THE REQUEST: Could every line of the data be printed exactly as it reads?

------ INFORMATION PROVIDED

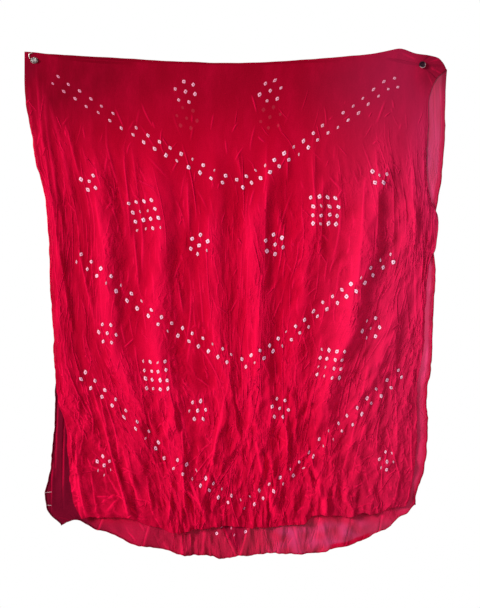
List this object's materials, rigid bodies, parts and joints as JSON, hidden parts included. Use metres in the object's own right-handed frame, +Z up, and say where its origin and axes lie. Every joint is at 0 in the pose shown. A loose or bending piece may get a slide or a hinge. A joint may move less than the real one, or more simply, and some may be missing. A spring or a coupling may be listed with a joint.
{
  "type": "bandhani cloth on two wall studs",
  "caption": "Thin tie-dyed cotton cloth folded once over its own top edge and hung in two soft-folded layers from two small metal wall studs.",
  "frame": {"origin": "the end of the left stud's shank, where it meets the wall", "axes": "+Z up, +Y into the wall, +X to the right as the cloth is faced; the wall is the plane y = 0"},
  "size_m": [0.9182, 0.0337, 1.107],
  "materials": {
    "crimson_cotton": "thin crinkled cotton, dyed crimson with small undyed pale dots",
    "silver_metal": "worn silver-grey metal",
    "pale_wire": "pale drawn wire",
    "dark_metal": "dark polished metal"
  },
  "bodies": {
    "root": {"bandhani_cloth": "crimson_cotton", "left_stud": "silver_metal", "left_stud_wire": "pale_wire", "right_stud": "dark_metal"}
  },
  "joints": []
}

------------

FULL OUTPUT:
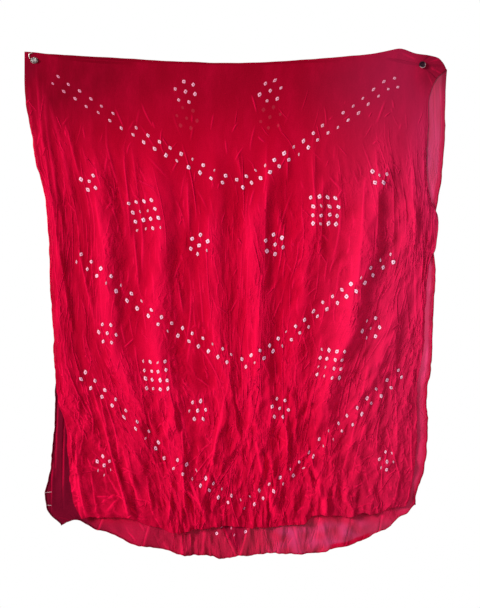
List this object's materials, rigid bodies, parts and joints as JSON, hidden parts included. Use metres in the object's own right-handed frame, +Z up, and say where its origin and axes lie. Every joint is at 0 in the pose shown. A loose or bending piece may get a slide or a hinge. A joint may move less than the real one, or more simply, and some may be missing. A spring or a coupling may be listed with a joint.
{
  "type": "bandhani cloth on two wall studs",
  "caption": "Thin tie-dyed cotton cloth folded once over its own top edge and hung in two soft-folded layers from two small metal wall studs.",
  "frame": {"origin": "the end of the left stud's shank, where it meets the wall", "axes": "+Z up, +Y into the wall, +X to the right as the cloth is faced; the wall is the plane y = 0"},
  "size_m": [0.9182, 0.0337, 1.107],
  "materials": {
    "crimson_cotton": "thin crinkled cotton, dyed crimson with small undyed pale dots",
    "silver_metal": "worn silver-grey metal",
    "pale_wire": "pale drawn wire",
    "dark_metal": "dark polished metal"
  },
  "bodies": {
    "root": {"bandhani_cloth": "crimson_cotton", "left_stud": "silver_metal", "left_stud_wire": "pale_wire", "right_stud": "dark_metal"}
  },
  "joints": []
}